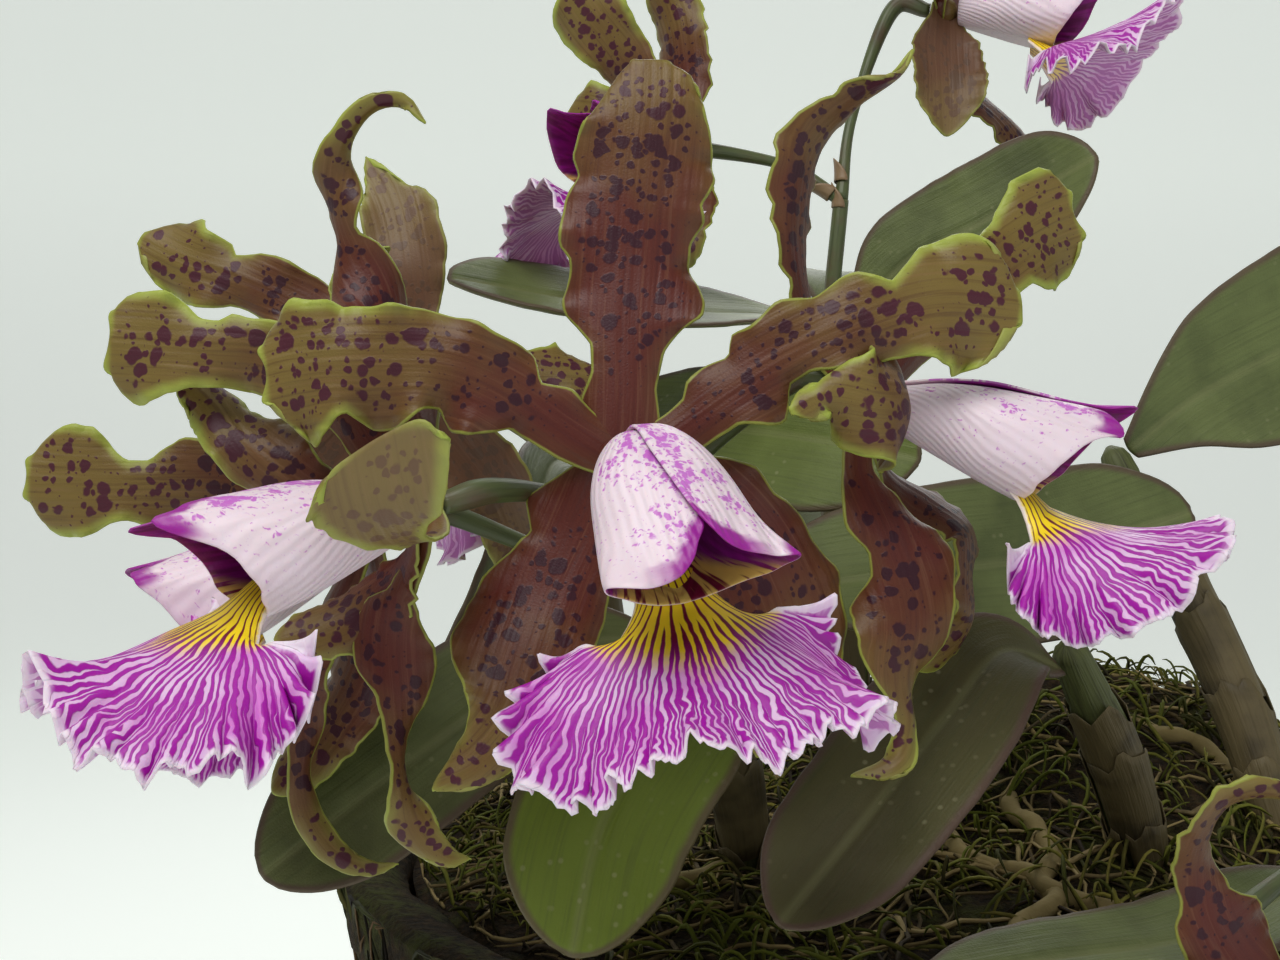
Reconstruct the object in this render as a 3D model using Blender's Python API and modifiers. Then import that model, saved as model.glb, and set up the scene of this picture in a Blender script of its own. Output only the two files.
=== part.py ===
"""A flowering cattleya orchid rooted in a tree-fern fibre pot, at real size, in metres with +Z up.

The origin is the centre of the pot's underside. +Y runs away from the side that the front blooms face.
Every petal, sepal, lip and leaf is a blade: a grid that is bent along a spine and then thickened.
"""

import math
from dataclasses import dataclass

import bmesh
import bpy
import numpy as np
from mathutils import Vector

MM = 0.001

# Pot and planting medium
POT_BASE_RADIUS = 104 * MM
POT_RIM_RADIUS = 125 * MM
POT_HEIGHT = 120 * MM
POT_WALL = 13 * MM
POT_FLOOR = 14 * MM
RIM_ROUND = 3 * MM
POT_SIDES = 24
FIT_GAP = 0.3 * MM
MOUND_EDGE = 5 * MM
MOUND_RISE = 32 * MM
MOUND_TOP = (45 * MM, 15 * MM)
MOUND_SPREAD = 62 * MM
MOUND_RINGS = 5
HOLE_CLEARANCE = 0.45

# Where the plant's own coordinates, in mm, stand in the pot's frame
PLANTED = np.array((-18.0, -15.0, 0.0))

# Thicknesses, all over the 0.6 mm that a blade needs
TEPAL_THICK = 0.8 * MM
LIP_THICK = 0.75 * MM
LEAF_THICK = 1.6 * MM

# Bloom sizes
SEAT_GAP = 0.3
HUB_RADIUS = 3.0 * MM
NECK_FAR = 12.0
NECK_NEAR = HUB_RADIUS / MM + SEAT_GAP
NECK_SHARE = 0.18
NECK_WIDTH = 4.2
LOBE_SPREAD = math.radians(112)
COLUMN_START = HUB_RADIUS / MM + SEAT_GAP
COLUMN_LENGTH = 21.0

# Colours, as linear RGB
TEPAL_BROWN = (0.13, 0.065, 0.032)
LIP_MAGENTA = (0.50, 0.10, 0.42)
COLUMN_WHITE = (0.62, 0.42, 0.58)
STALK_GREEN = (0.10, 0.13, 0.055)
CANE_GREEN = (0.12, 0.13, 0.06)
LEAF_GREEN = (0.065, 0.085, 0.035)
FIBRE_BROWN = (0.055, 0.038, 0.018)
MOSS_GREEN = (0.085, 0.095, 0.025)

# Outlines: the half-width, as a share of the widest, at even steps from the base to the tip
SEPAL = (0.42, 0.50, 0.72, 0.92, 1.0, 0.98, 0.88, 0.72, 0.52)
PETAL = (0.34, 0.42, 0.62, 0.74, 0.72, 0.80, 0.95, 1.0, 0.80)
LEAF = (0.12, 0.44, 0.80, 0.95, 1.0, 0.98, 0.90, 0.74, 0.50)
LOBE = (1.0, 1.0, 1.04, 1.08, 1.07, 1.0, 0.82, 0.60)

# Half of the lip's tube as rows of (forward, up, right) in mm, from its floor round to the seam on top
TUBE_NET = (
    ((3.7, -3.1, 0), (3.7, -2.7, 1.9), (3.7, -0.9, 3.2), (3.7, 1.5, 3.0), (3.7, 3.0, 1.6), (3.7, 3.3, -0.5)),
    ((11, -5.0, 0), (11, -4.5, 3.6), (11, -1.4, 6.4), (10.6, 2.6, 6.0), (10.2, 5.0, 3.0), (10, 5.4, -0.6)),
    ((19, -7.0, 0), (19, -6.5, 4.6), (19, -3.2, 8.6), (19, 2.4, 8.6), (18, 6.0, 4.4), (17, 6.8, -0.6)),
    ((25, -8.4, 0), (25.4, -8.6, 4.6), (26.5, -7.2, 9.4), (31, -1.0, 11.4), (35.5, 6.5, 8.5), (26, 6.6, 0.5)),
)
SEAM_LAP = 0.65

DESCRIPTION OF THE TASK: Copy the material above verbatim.

SOLUTION TO THIS PROBLEM:
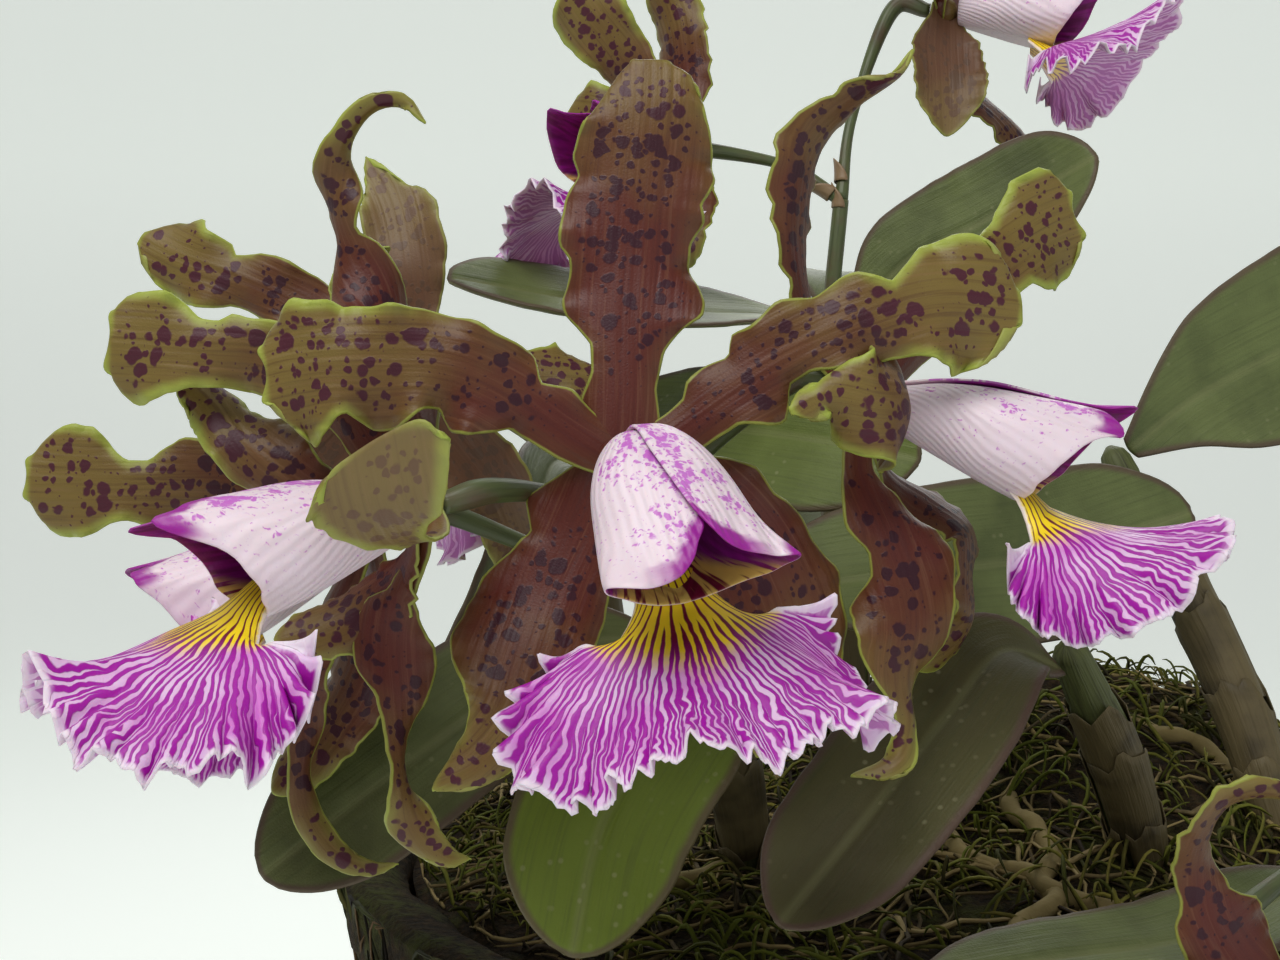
Reconstruct the object in this render as a 3D model using Blender's Python API and modifiers. Then import that model, saved as model.glb, and set up the scene of this picture in a Blender script of its own. Output only the two files.
=== part.py ===
"""A flowering cattleya orchid rooted in a tree-fern fibre pot, at real size, in metres with +Z up.

The origin is the centre of the pot's underside. +Y runs away from the side that the front blooms face.
Every petal, sepal, lip and leaf is a blade: a grid that is bent along a spine and then thickened.
"""

import math
from dataclasses import dataclass

import bmesh
import bpy
import numpy as np
from mathutils import Vector

MM = 0.001

# Pot and planting medium
POT_BASE_RADIUS = 104 * MM
POT_RIM_RADIUS = 125 * MM
POT_HEIGHT = 120 * MM
POT_WALL = 13 * MM
POT_FLOOR = 14 * MM
RIM_ROUND = 3 * MM
POT_SIDES = 24
FIT_GAP = 0.3 * MM
MOUND_EDGE = 5 * MM
MOUND_RISE = 32 * MM
MOUND_TOP = (45 * MM, 15 * MM)
MOUND_SPREAD = 62 * MM
MOUND_RINGS = 5
HOLE_CLEARANCE = 0.45

# Where the plant's own coordinates, in mm, stand in the pot's frame
PLANTED = np.array((-18.0, -15.0, 0.0))

# Thicknesses, all over the 0.6 mm that a blade needs
TEPAL_THICK = 0.8 * MM
LIP_THICK = 0.75 * MM
LEAF_THICK = 1.6 * MM

# Bloom sizes
SEAT_GAP = 0.3
HUB_RADIUS = 3.0 * MM
NECK_FAR = 12.0
NECK_NEAR = HUB_RADIUS / MM + SEAT_GAP
NECK_SHARE = 0.18
NECK_WIDTH = 4.2
LOBE_SPREAD = math.radians(112)
COLUMN_START = HUB_RADIUS / MM + SEAT_GAP
COLUMN_LENGTH = 21.0

# Colours, as linear RGB
TEPAL_BROWN = (0.13, 0.065, 0.032)
LIP_MAGENTA = (0.50, 0.10, 0.42)
COLUMN_WHITE = (0.62, 0.42, 0.58)
STALK_GREEN = (0.10, 0.13, 0.055)
CANE_GREEN = (0.12, 0.13, 0.06)
LEAF_GREEN = (0.065, 0.085, 0.035)
FIBRE_BROWN = (0.055, 0.038, 0.018)
MOSS_GREEN = (0.085, 0.095, 0.025)

# Outlines: the half-width, as a share of the widest, at even steps from the base to the tip
SEPAL = (0.42, 0.50, 0.72, 0.92, 1.0, 0.98, 0.88, 0.72, 0.52)
PETAL = (0.34, 0.42, 0.62, 0.74, 0.72, 0.80, 0.95, 1.0, 0.80)
LEAF = (0.12, 0.44, 0.80, 0.95, 1.0, 0.98, 0.90, 0.74, 0.50)
LOBE = (1.0, 1.0, 1.04, 1.08, 1.07, 1.0, 0.82, 0.60)

# Half of the lip's tube as rows of (forward, up, right) in mm, from its floor round to the seam on top
TUBE_NET = (
    ((3.7, -3.1, 0), (3.7, -2.7, 1.9), (3.7, -0.9, 3.2), (3.7, 1.5, 3.0), (3.7, 3.0, 1.6), (3.7, 3.3, -0.5)),
    ((11, -5.0, 0), (11, -4.5, 3.6), (11, -1.4, 6.4), (10.6, 2.6, 6.0), (10.2, 5.0, 3.0), (10, 5.4, -0.6)),
    ((19, -7.0, 0), (19, -6.5, 4.6), (19, -3.2, 8.6), (19, 2.4, 8.6), (18, 6.0, 4.4), (17, 6.8, -0.6)),
    ((25, -8.4, 0), (25.4, -8.6, 4.6), (26.5, -7.2, 9.4), (31, -1.0, 11.4), (35.5, 6.5, 8.5), (26, 6.6, 0.5)),
)
SEAM_LAP = 0.65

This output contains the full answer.